» **WHAT THE EXERCISE ASKS**:
Write out the listing beneath this instruction in its entirety, exactly as it reads.

» **INFORMATION SUPPLIED**:
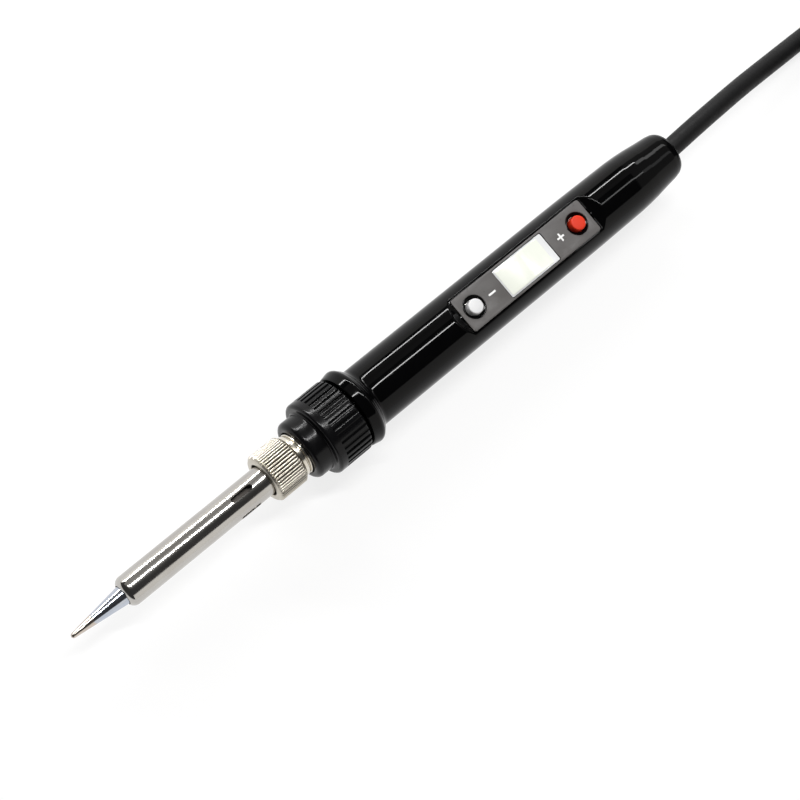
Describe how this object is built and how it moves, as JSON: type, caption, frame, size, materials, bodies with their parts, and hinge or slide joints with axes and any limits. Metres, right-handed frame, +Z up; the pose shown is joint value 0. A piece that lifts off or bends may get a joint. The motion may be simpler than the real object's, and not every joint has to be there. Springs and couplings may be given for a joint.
{
  "type": "soldering iron",
  "caption": "Pencil soldering iron with a conical tip in a slotted barrel, knurled nut, fluted collar, round black handle with display and set buttons, and a corded two-pin plug.",
  "frame": {"origin": "on the surface the iron lies on, under the middle of the iron's length, measured without its cord", "axes": "+X along the iron's axis from the tip towards the cord, +Z up and out of the display panel"},
  "size_m": [0.431, 0.0447, 0.0365],
  "materials": {
    "tip_plating": "bright iron-chrome plating, slightly blue, with a warmer tinned front",
    "steel_tube": "polished stainless steel",
    "nickel": "warm nickel plating",
    "ceramic": "matt alumina ceramic",
    "satin_black": "satin moulded black plastic",
    "gloss_black": "high-gloss moulded black plastic",
    "grey_panel": "satin mid-grey plastic",
    "display": "pale reflective display under clear glass",
    "white_plastic": "satin white plastic",
    "red_plastic": "satin orange-red plastic",
    "board": "green solder mask",
    "component": "black moulded component body",
    "film": "amber dipped capacitor",
    "grey_rubber": "layered conductive rubber",
    "black_rubber": "matt black rubber and soft PVC",
    "wire_brown": "brown insulated wire",
    "wire_white": "white glass-fibre insulation",
    "wire_blue": "blue insulated wire"
  },
  "bodies": {
    "handle": {"threaded_ferrule": "nickel", "ceramic_heater": "ceramic", "heater_base": "ceramic", "lead_sleeve": "wire_white", "heater_lead_1": "wire_brown", "heater_lead_2": "wire_brown", "heater_lead_3": "wire_white", "heater_lead_4": "wire_white", "fluted_collar": "satin_black", "handle_shell": "gloss_black", "panel_plate": "grey_panel", "strain_relief": "black_rubber", "cord_clamp": "white_plastic", "inner_cord": "black_rubber", "lcd_glass": "display", "lcd_backlight": "white_plastic", "lcd_contact_strip_left": "grey_rubber", "lcd_contact_strip_right": "grey_rubber", "control_board": "board", "switch_body_minus": "component", "switch_cover_minus": "steel_tube", "contact_dome_minus": "steel_tube", "switch_body_plus": "component", "switch_cover_plus": "steel_tube", "contact_dome_plus": "steel_tube", "mcu_chip": "component", "triac": "component", "film_capacitor": "film", "electrolytic_capacitor": "component", "mains_fuse": "ceramic", "supply_lead_live": "wire_brown", "supply_lead_neutral": "wire_blue", "cord_lead_in": "black_rubber", "cord_hank": "black_rubber", "cord_end": "black_rubber", "hank_tie": "black_rubber", "plug_boot": "black_rubber", "plug_body": "black_rubber", "plug_pin_left": "nickel", "plug_pin_right": "nickel"},
    "barrel_and_tip": {"barrel": "steel_tube", "soldering_tip": "tip_plating"},
    "nut": {"knurled_nut": "nickel"},
    "minus_button": {"button_minus": "white_plastic"},
    "plus_button": {"button_plus": "red_plastic"}
  },
  "joints": [
    {"name": "barrel_advance", "type": "slide", "parent": "handle", "child": "barrel_and_tip", "axis": [-1, 0, 0], "range_m": [0, 0.006]},
    {"name": "nut_turn", "type": "hinge", "parent": "barrel_and_tip", "child": "nut", "pos_m": [-0.0364, 0, 0.01065], "axis": [-1, 0, 0], "range_deg": [0, 2160]},
    {"name": "button_minus_press", "type": "slide", "parent": "handle", "child": "minus_button", "axis": [0, 0, -1], "range_m": [0, 0.00025], "stiffness_N_per_m": 4000},
    {"name": "button_plus_press", "type": "slide", "parent": "handle", "child": "plus_button", "axis": [0, 0, -1], "range_m": [0, 0.00025], "stiffness_N_per_m": 4000}
  ],
  "couplings": [
    {"joint": "nut_turn", "follows": "barrel_advance", "rad_per_m": 6283.2}
  ]
}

» **EXERCISE ANSWER**:
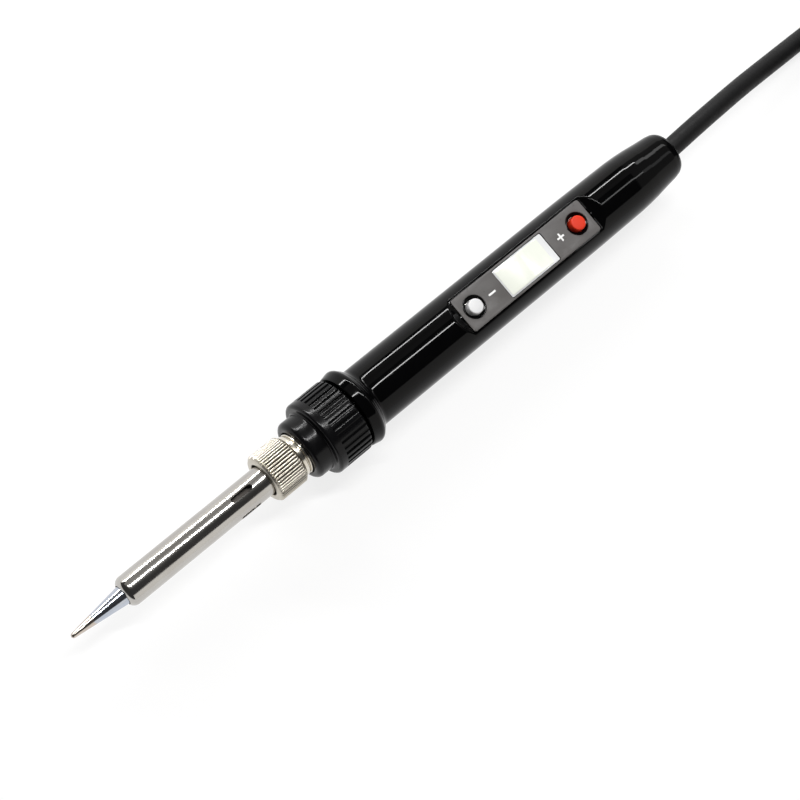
Describe how this object is built and how it moves, as JSON: type, caption, frame, size, materials, bodies with their parts, and hinge or slide joints with axes and any limits. Metres, right-handed frame, +Z up; the pose shown is joint value 0. A piece that lifts off or bends may get a joint. The motion may be simpler than the real object's, and not every joint has to be there. Springs and couplings may be given for a joint.
{
  "type": "soldering iron",
  "caption": "Pencil soldering iron with a conical tip in a slotted barrel, knurled nut, fluted collar, round black handle with display and set buttons, and a corded two-pin plug.",
  "frame": {"origin": "on the surface the iron lies on, under the middle of the iron's length, measured without its cord", "axes": "+X along the iron's axis from the tip towards the cord, +Z up and out of the display panel"},
  "size_m": [0.431, 0.0447, 0.0365],
  "materials": {
    "tip_plating": "bright iron-chrome plating, slightly blue, with a warmer tinned front",
    "steel_tube": "polished stainless steel",
    "nickel": "warm nickel plating",
    "ceramic": "matt alumina ceramic",
    "satin_black": "satin moulded black plastic",
    "gloss_black": "high-gloss moulded black plastic",
    "grey_panel": "satin mid-grey plastic",
    "display": "pale reflective display under clear glass",
    "white_plastic": "satin white plastic",
    "red_plastic": "satin orange-red plastic",
    "board": "green solder mask",
    "component": "black moulded component body",
    "film": "amber dipped capacitor",
    "grey_rubber": "layered conductive rubber",
    "black_rubber": "matt black rubber and soft PVC",
    "wire_brown": "brown insulated wire",
    "wire_white": "white glass-fibre insulation",
    "wire_blue": "blue insulated wire"
  },
  "bodies": {
    "handle": {"threaded_ferrule": "nickel", "ceramic_heater": "ceramic", "heater_base": "ceramic", "lead_sleeve": "wire_white", "heater_lead_1": "wire_brown", "heater_lead_2": "wire_brown", "heater_lead_3": "wire_white", "heater_lead_4": "wire_white", "fluted_collar": "satin_black", "handle_shell": "gloss_black", "panel_plate": "grey_panel", "strain_relief": "black_rubber", "cord_clamp": "white_plastic", "inner_cord": "black_rubber", "lcd_glass": "display", "lcd_backlight": "white_plastic", "lcd_contact_strip_left": "grey_rubber", "lcd_contact_strip_right": "grey_rubber", "control_board": "board", "switch_body_minus": "component", "switch_cover_minus": "steel_tube", "contact_dome_minus": "steel_tube", "switch_body_plus": "component", "switch_cover_plus": "steel_tube", "contact_dome_plus": "steel_tube", "mcu_chip": "component", "triac": "component", "film_capacitor": "film", "electrolytic_capacitor": "component", "mains_fuse": "ceramic", "supply_lead_live": "wire_brown", "supply_lead_neutral": "wire_blue", "cord_lead_in": "black_rubber", "cord_hank": "black_rubber", "cord_end": "black_rubber", "hank_tie": "black_rubber", "plug_boot": "black_rubber", "plug_body": "black_rubber", "plug_pin_left": "nickel", "plug_pin_right": "nickel"},
    "barrel_and_tip": {"barrel": "steel_tube", "soldering_tip": "tip_plating"},
    "nut": {"knurled_nut": "nickel"},
    "minus_button": {"button_minus": "white_plastic"},
    "plus_button": {"button_plus": "red_plastic"}
  },
  "joints": [
    {"name": "barrel_advance", "type": "slide", "parent": "handle", "child": "barrel_and_tip", "axis": [-1, 0, 0], "range_m": [0, 0.006]},
    {"name": "nut_turn", "type": "hinge", "parent": "barrel_and_tip", "child": "nut", "pos_m": [-0.0364, 0, 0.01065], "axis": [-1, 0, 0], "range_deg": [0, 2160]},
    {"name": "button_minus_press", "type": "slide", "parent": "handle", "child": "minus_button", "axis": [0, 0, -1], "range_m": [0, 0.00025], "stiffness_N_per_m": 4000},
    {"name": "button_plus_press", "type": "slide", "parent": "handle", "child": "plus_button", "axis": [0, 0, -1], "range_m": [0, 0.00025], "stiffness_N_per_m": 4000}
  ],
  "couplings": [
    {"joint": "nut_turn", "follows": "barrel_advance", "rad_per_m": 6283.2}
  ]
}